▶ _AIM_: From the data that follows, print exactly the lines starting at the one containing "bore = along_x(tang_radius" and ending at the one containing "before = set(bpy.data.objects)"; include both of them and nothing more.

▶ _DATA SHOWN_:
========================================

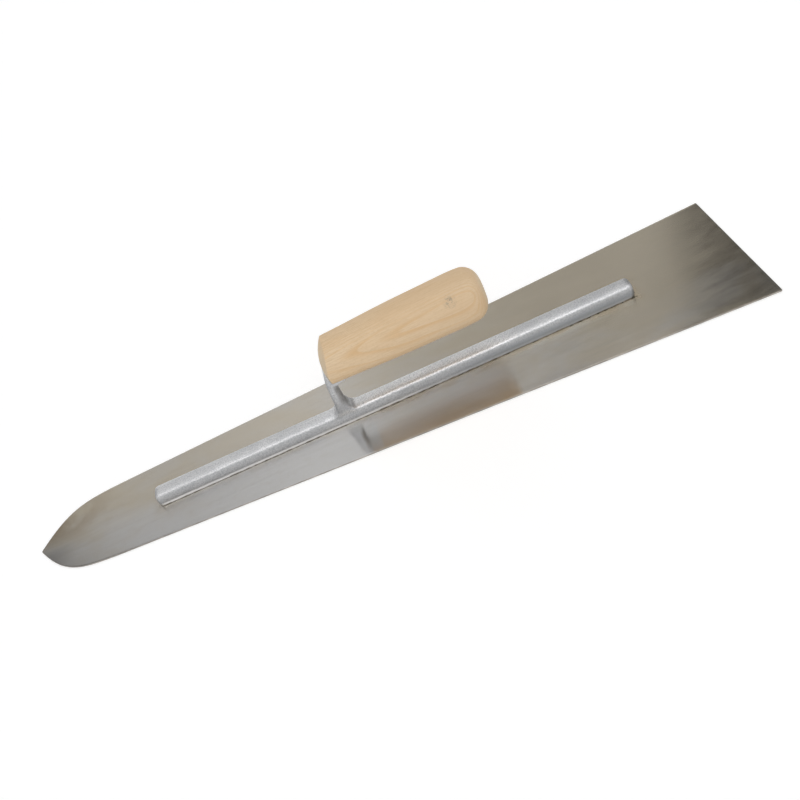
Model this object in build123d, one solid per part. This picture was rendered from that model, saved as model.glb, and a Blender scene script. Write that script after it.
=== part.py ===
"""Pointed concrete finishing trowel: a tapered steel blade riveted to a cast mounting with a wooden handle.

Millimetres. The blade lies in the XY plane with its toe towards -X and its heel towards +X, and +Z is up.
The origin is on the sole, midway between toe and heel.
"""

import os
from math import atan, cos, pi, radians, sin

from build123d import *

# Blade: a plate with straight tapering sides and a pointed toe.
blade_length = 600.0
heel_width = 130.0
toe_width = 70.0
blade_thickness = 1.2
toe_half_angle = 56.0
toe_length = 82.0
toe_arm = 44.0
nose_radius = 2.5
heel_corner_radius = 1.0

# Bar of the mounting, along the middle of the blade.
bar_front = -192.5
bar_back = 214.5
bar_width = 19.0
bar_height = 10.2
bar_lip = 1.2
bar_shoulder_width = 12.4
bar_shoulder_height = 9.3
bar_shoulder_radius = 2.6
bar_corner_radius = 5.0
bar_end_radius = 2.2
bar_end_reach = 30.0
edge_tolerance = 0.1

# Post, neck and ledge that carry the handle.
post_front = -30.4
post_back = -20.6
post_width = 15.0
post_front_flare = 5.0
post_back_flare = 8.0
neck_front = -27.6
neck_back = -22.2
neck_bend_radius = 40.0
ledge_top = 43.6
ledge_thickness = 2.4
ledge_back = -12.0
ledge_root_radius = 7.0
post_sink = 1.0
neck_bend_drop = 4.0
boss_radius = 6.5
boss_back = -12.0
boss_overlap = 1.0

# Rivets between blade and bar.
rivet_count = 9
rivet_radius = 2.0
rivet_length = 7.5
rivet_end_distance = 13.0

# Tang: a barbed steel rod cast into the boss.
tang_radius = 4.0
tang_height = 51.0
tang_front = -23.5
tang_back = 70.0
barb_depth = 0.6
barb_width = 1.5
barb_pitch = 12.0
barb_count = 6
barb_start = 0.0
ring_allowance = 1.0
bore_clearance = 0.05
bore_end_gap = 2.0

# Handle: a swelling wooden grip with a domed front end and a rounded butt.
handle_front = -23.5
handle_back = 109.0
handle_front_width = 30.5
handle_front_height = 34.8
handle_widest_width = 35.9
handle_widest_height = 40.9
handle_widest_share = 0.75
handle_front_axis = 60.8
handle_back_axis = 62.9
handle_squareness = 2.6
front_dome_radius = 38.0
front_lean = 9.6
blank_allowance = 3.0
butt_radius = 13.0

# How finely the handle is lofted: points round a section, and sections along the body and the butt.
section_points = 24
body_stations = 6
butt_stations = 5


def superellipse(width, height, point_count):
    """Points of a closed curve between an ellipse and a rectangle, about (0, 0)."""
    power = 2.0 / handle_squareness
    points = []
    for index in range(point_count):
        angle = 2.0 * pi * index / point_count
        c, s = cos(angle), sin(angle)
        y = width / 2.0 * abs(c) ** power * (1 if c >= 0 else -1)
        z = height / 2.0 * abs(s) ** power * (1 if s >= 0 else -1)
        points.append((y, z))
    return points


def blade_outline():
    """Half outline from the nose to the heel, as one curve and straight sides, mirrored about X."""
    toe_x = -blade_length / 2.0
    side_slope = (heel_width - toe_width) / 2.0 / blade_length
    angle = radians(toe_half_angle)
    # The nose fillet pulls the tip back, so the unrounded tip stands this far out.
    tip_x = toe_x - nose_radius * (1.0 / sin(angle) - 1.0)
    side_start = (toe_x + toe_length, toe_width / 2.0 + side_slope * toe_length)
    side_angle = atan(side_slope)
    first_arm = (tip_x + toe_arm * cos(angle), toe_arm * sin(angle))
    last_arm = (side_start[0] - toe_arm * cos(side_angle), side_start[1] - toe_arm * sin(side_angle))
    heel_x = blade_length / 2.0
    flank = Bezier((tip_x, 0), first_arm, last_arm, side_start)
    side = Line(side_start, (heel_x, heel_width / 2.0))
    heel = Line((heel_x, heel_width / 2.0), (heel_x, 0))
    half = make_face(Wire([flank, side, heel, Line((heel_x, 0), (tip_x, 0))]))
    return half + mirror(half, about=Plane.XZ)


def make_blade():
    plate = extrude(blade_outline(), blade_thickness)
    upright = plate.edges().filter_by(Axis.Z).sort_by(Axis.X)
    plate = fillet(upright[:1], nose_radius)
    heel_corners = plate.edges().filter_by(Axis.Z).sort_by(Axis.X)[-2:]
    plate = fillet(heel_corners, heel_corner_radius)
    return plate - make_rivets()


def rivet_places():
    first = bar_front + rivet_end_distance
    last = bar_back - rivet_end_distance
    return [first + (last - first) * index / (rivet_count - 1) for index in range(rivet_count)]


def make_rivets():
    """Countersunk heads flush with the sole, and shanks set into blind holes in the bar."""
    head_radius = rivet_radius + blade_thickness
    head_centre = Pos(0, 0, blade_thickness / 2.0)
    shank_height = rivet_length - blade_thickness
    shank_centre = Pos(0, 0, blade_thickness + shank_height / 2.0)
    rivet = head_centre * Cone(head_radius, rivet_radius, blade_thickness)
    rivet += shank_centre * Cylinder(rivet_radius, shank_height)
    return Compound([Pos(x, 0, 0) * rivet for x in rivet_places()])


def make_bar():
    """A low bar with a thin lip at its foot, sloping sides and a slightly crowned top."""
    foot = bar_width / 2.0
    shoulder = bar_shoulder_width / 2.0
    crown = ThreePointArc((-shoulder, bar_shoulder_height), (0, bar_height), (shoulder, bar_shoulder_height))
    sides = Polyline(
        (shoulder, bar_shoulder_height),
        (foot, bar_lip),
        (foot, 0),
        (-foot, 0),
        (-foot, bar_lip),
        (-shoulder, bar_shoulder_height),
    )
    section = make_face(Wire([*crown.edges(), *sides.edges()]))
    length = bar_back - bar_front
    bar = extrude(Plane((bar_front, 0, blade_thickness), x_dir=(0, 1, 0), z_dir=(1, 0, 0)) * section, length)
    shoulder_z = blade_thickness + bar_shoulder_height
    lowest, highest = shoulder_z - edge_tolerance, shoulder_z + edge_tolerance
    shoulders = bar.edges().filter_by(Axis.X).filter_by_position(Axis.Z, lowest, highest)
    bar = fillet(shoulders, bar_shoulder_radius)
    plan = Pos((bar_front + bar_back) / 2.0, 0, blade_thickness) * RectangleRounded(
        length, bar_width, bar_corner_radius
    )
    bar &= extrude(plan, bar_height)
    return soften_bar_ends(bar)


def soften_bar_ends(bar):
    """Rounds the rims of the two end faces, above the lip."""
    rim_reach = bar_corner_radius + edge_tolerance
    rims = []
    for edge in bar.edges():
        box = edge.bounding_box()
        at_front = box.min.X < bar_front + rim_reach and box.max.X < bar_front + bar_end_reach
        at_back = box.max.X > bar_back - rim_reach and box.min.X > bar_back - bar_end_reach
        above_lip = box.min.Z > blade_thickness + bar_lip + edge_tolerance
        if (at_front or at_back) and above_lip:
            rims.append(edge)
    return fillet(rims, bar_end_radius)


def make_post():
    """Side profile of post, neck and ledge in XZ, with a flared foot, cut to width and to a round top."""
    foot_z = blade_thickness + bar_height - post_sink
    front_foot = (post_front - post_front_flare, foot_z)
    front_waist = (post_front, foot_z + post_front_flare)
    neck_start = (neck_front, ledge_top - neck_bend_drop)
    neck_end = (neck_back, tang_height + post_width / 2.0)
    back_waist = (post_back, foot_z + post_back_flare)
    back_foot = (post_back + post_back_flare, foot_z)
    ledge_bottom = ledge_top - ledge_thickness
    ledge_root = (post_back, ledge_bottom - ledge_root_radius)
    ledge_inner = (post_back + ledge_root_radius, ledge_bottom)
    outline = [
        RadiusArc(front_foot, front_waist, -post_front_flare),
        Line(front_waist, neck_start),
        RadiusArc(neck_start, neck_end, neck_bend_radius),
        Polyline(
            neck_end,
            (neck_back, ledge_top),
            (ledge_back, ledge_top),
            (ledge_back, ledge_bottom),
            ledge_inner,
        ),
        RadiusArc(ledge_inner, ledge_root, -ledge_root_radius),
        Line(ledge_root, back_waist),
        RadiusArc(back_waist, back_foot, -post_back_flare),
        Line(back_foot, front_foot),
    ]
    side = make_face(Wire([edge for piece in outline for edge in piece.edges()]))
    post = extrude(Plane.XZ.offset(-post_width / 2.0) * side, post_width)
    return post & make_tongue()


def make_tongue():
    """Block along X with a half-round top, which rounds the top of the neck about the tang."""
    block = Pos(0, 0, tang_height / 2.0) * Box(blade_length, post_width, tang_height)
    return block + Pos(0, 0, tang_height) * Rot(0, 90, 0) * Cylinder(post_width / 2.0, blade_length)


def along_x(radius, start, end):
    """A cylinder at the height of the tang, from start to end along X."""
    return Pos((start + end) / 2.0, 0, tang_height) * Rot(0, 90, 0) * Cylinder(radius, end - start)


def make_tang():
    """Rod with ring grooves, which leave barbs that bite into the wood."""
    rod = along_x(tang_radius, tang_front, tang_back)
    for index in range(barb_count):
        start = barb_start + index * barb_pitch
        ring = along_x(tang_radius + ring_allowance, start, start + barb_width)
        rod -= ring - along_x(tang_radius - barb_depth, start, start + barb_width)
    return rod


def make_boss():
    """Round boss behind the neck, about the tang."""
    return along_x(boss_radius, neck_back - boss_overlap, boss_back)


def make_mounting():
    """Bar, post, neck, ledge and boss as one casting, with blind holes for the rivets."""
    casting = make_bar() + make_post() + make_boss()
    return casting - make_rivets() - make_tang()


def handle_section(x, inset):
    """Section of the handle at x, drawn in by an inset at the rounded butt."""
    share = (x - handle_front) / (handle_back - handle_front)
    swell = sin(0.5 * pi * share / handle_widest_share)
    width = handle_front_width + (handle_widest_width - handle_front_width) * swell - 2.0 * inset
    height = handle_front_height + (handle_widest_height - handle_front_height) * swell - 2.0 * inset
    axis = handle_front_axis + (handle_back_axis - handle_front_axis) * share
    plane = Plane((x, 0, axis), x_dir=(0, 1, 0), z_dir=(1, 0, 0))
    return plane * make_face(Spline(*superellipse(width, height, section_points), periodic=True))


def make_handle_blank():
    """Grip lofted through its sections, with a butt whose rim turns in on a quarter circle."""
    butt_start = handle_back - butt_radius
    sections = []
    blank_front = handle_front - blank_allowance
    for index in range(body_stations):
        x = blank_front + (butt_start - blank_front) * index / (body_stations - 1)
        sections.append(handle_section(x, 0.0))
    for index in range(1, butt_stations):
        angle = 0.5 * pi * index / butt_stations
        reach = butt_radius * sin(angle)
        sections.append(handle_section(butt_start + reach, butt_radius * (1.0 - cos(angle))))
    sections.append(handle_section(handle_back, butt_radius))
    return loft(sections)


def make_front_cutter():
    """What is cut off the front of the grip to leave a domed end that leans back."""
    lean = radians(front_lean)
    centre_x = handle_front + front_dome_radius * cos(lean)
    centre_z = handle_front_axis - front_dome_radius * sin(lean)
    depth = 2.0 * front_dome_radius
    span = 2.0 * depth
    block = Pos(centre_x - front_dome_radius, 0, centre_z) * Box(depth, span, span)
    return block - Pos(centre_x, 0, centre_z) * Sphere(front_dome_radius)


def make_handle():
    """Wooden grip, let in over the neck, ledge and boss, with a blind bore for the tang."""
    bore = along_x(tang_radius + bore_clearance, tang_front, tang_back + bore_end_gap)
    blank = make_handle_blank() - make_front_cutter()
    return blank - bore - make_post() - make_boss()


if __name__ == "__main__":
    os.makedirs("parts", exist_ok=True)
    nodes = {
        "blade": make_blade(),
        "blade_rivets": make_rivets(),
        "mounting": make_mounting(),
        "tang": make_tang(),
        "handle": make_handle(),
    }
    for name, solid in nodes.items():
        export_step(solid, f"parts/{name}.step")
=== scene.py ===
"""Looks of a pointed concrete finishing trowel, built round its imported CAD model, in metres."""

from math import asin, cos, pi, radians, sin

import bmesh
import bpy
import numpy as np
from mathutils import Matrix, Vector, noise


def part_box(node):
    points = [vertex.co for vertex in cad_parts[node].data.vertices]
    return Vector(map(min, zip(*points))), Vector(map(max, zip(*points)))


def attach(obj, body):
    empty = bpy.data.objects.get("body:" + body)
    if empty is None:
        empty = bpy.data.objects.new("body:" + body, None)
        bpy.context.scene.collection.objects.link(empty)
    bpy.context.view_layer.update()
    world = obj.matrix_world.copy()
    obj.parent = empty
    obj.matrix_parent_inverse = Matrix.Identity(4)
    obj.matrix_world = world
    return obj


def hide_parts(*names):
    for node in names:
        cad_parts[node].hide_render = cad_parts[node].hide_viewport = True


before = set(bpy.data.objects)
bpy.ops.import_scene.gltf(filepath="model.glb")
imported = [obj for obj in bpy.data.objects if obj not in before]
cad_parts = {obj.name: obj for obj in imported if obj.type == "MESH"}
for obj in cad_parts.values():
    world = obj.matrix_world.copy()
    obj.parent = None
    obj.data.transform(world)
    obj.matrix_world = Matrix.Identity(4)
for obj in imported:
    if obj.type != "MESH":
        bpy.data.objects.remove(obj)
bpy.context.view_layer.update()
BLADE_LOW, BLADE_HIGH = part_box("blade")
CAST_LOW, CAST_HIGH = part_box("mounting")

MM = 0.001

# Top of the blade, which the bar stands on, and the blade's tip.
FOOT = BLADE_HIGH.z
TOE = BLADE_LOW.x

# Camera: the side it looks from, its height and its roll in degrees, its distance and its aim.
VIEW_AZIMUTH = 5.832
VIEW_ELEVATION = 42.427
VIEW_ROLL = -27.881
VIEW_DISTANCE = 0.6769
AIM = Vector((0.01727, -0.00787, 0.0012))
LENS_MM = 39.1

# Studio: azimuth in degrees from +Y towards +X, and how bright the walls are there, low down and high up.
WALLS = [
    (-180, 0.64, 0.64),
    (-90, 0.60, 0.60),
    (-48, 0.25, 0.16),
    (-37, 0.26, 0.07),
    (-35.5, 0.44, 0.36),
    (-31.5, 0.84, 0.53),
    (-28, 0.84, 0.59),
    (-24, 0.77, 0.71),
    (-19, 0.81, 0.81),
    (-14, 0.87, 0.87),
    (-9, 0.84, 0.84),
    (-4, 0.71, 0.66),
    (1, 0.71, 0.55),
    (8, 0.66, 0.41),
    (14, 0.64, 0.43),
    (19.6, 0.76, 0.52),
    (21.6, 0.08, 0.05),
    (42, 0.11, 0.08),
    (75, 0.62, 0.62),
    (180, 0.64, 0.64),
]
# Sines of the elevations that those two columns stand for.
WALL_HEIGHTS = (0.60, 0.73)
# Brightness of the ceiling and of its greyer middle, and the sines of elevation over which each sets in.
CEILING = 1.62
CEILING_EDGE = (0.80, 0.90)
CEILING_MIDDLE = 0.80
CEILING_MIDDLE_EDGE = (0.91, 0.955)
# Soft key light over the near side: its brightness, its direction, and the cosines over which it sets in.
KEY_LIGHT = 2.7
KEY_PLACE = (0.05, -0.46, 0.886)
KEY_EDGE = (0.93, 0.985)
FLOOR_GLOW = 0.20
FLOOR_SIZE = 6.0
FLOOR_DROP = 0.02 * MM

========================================

▶ _SOLVED EXERCISE_:
    bore = along_x(tang_radius + bore_clearance, tang_front, tang_back + bore_end_gap)
    blank = make_handle_blank() - make_front_cutter()
    return blank - bore - make_post() - make_boss()


if __name__ == "__main__":
    os.makedirs("parts", exist_ok=True)
    nodes = {
        "blade": make_blade(),
        "blade_rivets": make_rivets(),
        "mounting": make_mounting(),
        "tang": make_tang(),
        "handle": make_handle(),
    }
    for name, solid in nodes.items():
        export_step(solid, f"parts/{name}.step")
=== scene.py ===
"""Looks of a pointed concrete finishing trowel, built round its imported CAD model, in metres."""

from math import asin, cos, pi, radians, sin

import bmesh
import bpy
import numpy as np
from mathutils import Matrix, Vector, noise


def part_box(node):
    points = [vertex.co for vertex in cad_parts[node].data.vertices]
    return Vector(map(min, zip(*points))), Vector(map(max, zip(*points)))


def attach(obj, body):
    empty = bpy.data.objects.get("body:" + body)
    if empty is None:
        empty = bpy.data.objects.new("body:" + body, None)
        bpy.context.scene.collection.objects.link(empty)
    bpy.context.view_layer.update()
    world = obj.matrix_world.copy()
    obj.parent = empty
    obj.matrix_parent_inverse = Matrix.Identity(4)
    obj.matrix_world = world
    return obj


def hide_parts(*names):
    for node in names:
        cad_parts[node].hide_render = cad_parts[node].hide_viewport = True


before = set(bpy.data.objects)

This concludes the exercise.